Take each line containing "lifts" and report it exactly as written.

### STORED DATA

-.-.-

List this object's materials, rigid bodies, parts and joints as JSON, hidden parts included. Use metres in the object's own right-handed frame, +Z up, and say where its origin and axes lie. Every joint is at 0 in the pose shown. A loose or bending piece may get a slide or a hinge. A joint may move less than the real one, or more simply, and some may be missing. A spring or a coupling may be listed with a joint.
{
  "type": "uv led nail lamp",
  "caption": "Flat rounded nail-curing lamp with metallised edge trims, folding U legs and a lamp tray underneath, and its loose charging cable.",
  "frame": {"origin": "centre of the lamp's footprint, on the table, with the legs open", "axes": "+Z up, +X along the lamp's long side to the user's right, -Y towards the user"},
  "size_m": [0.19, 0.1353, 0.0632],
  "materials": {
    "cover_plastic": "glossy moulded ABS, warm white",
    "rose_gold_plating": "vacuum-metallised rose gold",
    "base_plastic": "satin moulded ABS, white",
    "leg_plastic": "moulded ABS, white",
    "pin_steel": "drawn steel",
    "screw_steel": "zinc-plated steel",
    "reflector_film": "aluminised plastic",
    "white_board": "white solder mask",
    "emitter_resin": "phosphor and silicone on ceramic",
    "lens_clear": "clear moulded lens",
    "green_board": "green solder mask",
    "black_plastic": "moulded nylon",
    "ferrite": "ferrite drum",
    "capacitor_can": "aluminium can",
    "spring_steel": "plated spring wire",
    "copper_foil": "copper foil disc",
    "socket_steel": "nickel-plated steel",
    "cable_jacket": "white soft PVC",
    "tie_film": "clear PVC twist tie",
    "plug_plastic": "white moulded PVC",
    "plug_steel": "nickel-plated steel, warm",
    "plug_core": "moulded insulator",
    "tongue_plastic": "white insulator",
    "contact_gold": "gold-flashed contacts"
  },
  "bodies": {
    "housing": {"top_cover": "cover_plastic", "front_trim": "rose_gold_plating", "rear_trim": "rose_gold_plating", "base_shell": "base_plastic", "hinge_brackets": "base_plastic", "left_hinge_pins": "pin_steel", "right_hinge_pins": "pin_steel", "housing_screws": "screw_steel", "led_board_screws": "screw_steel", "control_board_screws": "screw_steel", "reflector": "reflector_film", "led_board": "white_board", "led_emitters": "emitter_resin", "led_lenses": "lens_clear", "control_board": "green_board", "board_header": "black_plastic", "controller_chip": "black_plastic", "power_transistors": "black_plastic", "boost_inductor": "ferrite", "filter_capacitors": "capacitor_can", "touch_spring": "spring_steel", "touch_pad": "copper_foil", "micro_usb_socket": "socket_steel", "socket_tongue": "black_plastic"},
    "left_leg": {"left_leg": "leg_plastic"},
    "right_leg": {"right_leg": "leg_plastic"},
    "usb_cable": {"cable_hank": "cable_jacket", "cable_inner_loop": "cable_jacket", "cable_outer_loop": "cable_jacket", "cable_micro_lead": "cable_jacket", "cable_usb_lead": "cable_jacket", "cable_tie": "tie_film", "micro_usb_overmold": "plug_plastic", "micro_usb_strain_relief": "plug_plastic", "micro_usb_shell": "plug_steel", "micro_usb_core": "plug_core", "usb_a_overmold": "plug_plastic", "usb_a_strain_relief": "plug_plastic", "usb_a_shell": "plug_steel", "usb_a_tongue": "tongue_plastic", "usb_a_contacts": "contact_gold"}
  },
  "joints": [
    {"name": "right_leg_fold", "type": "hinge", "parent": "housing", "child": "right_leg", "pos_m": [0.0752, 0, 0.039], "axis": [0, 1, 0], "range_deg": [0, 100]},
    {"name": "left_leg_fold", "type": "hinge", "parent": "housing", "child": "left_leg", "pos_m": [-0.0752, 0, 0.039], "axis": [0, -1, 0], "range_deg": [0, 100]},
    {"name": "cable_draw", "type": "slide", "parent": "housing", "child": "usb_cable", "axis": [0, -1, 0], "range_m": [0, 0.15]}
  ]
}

-.-.-

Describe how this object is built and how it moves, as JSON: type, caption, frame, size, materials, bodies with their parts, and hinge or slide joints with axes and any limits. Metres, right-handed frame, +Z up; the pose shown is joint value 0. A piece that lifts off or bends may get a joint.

-.-.-

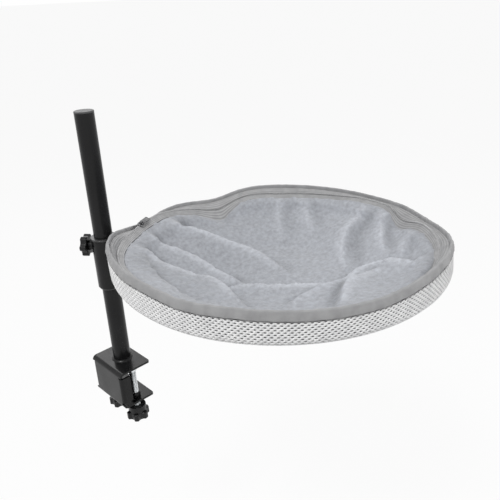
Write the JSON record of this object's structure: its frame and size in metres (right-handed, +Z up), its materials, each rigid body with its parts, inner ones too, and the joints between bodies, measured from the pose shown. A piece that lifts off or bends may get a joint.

-.-.-

### SOLUTION
Describe how this object is built and how it moves, as JSON: type, caption, frame, size, materials, bodies with their parts, and hinge or slide joints with axes and any limits. Metres, right-handed frame, +Z up; the pose shown is joint value 0. A piece that lifts off or bends may get a joint.
Write the JSON record of this object's structure: its frame and size in metres (right-handed, +Z up), its materials, each rigid body with its parts, inner ones too, and the joints between bodies, measured from the pose shown. A piece that lifts off or bends may get a joint.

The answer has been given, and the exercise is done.